After spiking higher at the turn of the year, investor appetite for ITV (LSE: ITV) has frozen back over.
Stock pickers aren’t interested in its dirt-cheap valuation nor its gigantic dividend yields that sit in excess of 6. No, concerns over Brexit and how this will smack the FTSE 100 broadcaster’s profits have swaggered into town and darkened its appeal once more.
Advertising revenues have been on the mend at ITV, but recent research suggests that things could turn pear-shaped again in the coming months, at least if the government follows through on a botched withdrawal from the European Union.
Enders Analysis has predicted that the onset of a no-deal Brexit would cause the ad spend in the UK to move into recession in 2019, a scenario that would cause expenditure across the industry to fall by around 3%. A so-called orderly withdrawal could see advertising budgets rise 2.7%, the researcher said, but the growth rate surrounding this base case would still pale from the 4.7% rise posted in 2018.
Losing its shine
Reflecting the toughness in the ad market over the past 12 months and the possibility of further stress in 2019 and beyond, ITV’s share price has sunk 22% since the same point of last year. This, however, looks like a terrific result when compared with Petra Diamonds (LSE: PDL) whose own market value has contracted a whopping 62% over the period.
The digger of precious stones in Africa hasn’t had the best of it over the past year because of export bans in Tanzania, swelling debt levels, rights issues, production setbacks and impairments on its Koffiefontein mine in South Africa, problems that have forced it into a number of asset disposals too.

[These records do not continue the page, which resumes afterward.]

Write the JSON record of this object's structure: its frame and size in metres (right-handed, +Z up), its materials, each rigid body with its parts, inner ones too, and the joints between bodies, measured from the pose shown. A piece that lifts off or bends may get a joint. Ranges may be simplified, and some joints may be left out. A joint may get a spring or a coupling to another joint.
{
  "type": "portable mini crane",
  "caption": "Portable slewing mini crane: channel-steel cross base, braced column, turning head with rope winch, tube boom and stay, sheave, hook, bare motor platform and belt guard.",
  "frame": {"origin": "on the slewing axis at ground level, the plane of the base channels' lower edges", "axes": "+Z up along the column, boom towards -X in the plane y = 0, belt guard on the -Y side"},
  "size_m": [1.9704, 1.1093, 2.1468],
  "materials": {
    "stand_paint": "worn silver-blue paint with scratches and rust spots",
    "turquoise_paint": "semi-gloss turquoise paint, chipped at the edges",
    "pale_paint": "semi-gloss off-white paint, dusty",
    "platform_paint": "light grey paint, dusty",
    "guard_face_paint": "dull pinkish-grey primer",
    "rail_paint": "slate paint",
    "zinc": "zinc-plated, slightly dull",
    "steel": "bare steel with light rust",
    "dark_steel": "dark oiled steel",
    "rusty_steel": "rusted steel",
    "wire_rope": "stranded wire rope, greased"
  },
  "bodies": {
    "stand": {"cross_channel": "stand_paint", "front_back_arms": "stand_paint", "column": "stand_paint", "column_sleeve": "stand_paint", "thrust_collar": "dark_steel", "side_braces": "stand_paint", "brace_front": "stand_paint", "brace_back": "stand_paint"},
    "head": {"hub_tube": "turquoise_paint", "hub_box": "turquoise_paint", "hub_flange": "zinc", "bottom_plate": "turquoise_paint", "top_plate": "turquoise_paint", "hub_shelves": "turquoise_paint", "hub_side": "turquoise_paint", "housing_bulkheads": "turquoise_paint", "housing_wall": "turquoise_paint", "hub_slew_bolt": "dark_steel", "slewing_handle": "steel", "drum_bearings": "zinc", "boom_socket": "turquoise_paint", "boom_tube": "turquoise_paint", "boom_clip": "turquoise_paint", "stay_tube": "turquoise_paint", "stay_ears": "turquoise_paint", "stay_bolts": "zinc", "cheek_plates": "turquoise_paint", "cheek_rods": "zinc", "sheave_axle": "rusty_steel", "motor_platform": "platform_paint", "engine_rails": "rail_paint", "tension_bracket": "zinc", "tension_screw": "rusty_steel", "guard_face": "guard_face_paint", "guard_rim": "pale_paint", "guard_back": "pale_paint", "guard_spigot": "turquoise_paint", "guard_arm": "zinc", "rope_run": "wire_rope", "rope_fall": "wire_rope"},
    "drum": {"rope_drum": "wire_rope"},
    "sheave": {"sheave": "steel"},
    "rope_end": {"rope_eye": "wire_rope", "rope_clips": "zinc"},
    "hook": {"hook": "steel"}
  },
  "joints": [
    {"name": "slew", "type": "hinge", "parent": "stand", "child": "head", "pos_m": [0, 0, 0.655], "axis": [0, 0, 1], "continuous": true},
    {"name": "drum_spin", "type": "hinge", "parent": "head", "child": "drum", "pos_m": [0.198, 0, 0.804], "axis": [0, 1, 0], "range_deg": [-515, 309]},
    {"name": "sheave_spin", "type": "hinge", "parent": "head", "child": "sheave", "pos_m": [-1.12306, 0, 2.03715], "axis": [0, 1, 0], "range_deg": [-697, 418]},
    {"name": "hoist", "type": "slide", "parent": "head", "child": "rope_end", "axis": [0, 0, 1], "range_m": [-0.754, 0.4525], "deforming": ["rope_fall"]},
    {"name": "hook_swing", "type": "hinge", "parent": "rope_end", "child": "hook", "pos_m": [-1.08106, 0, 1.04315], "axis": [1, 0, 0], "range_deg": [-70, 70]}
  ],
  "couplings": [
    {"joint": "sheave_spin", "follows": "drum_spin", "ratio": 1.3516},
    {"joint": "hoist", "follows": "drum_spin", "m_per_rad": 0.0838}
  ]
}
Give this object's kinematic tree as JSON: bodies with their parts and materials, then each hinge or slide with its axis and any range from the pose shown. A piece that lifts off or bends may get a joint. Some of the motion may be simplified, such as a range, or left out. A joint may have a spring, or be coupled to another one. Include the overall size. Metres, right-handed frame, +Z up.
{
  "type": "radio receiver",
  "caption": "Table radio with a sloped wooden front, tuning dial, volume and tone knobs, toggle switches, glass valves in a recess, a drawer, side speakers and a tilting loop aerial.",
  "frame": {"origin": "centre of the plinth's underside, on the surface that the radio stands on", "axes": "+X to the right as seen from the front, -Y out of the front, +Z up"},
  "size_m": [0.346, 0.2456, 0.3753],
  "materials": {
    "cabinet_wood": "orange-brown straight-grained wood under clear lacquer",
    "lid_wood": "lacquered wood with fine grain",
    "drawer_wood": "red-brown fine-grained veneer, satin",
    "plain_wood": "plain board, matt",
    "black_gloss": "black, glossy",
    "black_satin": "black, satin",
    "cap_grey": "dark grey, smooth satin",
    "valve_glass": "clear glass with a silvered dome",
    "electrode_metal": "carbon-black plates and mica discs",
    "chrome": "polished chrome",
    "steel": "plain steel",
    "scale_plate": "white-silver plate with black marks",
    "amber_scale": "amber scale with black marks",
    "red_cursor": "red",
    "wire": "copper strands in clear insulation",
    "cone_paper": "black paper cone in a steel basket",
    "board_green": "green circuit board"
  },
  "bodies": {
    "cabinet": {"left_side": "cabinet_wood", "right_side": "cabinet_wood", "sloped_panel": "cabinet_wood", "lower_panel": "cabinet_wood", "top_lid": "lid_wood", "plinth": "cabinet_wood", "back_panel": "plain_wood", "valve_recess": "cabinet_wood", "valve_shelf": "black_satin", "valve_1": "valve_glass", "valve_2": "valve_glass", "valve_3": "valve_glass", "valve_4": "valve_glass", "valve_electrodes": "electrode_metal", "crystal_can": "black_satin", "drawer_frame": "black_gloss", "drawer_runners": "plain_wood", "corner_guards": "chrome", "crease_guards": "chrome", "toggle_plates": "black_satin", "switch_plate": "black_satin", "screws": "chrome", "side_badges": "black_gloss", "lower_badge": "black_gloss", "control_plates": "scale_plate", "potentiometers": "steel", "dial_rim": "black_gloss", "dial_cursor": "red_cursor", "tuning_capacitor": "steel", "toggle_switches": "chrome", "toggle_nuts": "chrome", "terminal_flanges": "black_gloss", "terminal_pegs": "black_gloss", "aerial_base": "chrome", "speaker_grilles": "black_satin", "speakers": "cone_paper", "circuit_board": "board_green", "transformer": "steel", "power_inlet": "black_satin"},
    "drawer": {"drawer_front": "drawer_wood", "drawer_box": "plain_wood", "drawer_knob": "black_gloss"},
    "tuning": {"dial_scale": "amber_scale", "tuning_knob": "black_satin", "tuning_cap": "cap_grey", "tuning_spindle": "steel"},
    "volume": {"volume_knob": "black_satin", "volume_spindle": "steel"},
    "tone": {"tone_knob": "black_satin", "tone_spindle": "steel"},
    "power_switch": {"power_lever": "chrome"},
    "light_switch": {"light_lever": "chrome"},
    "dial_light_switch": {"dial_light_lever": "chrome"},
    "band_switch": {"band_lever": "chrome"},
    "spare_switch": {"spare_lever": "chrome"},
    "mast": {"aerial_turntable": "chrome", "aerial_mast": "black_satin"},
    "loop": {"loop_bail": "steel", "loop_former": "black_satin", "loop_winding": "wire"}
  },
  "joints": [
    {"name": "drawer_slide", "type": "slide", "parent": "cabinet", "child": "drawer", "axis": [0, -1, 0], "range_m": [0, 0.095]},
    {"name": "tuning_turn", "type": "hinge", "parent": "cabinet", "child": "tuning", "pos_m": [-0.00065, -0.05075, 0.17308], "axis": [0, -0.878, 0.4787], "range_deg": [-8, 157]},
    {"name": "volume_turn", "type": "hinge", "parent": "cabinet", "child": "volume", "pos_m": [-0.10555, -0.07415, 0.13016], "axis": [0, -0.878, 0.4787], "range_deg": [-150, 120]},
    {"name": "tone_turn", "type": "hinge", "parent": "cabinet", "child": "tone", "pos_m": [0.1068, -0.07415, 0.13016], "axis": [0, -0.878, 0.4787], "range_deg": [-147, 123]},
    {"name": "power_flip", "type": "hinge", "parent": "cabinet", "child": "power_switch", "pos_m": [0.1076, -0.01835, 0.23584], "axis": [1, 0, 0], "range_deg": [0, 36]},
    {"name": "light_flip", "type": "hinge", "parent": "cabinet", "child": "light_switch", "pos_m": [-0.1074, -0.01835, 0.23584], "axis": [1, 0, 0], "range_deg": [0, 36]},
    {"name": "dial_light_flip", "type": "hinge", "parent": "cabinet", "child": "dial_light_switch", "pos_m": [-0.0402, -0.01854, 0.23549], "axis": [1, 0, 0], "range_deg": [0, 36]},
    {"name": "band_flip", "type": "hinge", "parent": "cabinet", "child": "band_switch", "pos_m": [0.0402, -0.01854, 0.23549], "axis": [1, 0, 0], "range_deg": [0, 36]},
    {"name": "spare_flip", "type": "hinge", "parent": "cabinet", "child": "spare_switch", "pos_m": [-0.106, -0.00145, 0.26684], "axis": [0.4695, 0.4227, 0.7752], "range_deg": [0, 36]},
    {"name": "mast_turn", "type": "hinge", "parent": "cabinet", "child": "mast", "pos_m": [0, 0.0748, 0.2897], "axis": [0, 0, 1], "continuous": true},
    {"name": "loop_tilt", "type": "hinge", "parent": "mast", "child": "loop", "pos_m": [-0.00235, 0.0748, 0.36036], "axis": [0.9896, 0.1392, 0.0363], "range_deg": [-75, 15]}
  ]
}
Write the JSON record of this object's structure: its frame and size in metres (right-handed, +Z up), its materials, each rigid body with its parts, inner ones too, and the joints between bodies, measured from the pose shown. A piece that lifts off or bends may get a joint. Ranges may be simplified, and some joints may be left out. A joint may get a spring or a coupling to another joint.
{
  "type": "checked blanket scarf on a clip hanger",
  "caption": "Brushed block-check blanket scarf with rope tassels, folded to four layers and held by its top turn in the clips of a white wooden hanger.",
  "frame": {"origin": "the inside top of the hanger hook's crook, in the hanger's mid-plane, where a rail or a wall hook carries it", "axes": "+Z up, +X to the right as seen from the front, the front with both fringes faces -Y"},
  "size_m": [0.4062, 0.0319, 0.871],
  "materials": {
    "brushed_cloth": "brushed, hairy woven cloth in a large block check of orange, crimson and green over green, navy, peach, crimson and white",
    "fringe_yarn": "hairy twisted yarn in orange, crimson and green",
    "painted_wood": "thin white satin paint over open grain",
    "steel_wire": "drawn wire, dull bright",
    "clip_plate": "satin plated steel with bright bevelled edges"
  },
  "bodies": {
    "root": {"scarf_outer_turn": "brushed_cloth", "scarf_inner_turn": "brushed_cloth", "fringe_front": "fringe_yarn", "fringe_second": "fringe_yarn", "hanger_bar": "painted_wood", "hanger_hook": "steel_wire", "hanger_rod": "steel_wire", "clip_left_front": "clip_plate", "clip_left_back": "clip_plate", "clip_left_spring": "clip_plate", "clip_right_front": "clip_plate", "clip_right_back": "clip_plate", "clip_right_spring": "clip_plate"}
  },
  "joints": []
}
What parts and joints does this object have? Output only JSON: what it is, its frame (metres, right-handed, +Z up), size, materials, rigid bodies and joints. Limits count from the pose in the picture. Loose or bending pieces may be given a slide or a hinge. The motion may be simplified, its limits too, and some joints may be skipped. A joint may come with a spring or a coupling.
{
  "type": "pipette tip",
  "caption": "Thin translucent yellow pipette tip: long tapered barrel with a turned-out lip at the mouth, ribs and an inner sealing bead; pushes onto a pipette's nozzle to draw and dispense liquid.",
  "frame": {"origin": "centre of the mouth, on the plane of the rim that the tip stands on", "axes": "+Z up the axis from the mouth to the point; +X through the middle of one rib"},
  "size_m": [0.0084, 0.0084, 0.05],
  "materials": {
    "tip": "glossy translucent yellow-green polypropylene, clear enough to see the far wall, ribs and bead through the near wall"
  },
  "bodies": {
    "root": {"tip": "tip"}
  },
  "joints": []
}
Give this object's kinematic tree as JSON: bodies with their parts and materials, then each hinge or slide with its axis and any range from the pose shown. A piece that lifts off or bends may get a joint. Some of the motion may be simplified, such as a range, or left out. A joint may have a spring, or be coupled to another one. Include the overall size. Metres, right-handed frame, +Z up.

Quite a 2018 then. And there remains plenty to be worried about. Sure, Petra’s latest trading statement this week showed that it’s got to grips with those aforementioned operational problems and that diamond production jumped 9.5% between July and December to 3m carats. But I remain extremely worried by the size of the firm’s debt mountain, which swelled to $559.3m as of December from $520.7m six months earlier on the back of swelling costs.
I’d rather buy ITV
Now Petra might be cheap, as reflected by its forward P/E ratio of just 9.8x, but I’m not surprised. The mining giant still has a variety of issues to solve, some of which are significant enough to encourage me not to invest right now.
Yet ITV is quite another story. It also deals on a P/E ratio below the bargain-basement level 10x, indicating the tough conditions in the ad market. But I believe that this makes it a terrific buy given the brilliant sales potential of its ITV Studios division at home and abroad, as well as the way it is diversifying away from television and into other forms of media.
Throw that aforementioned prospective dividend yield of 6.2% into the bargain and I reckon the Footsie firm is a top long-term stock to load up on today.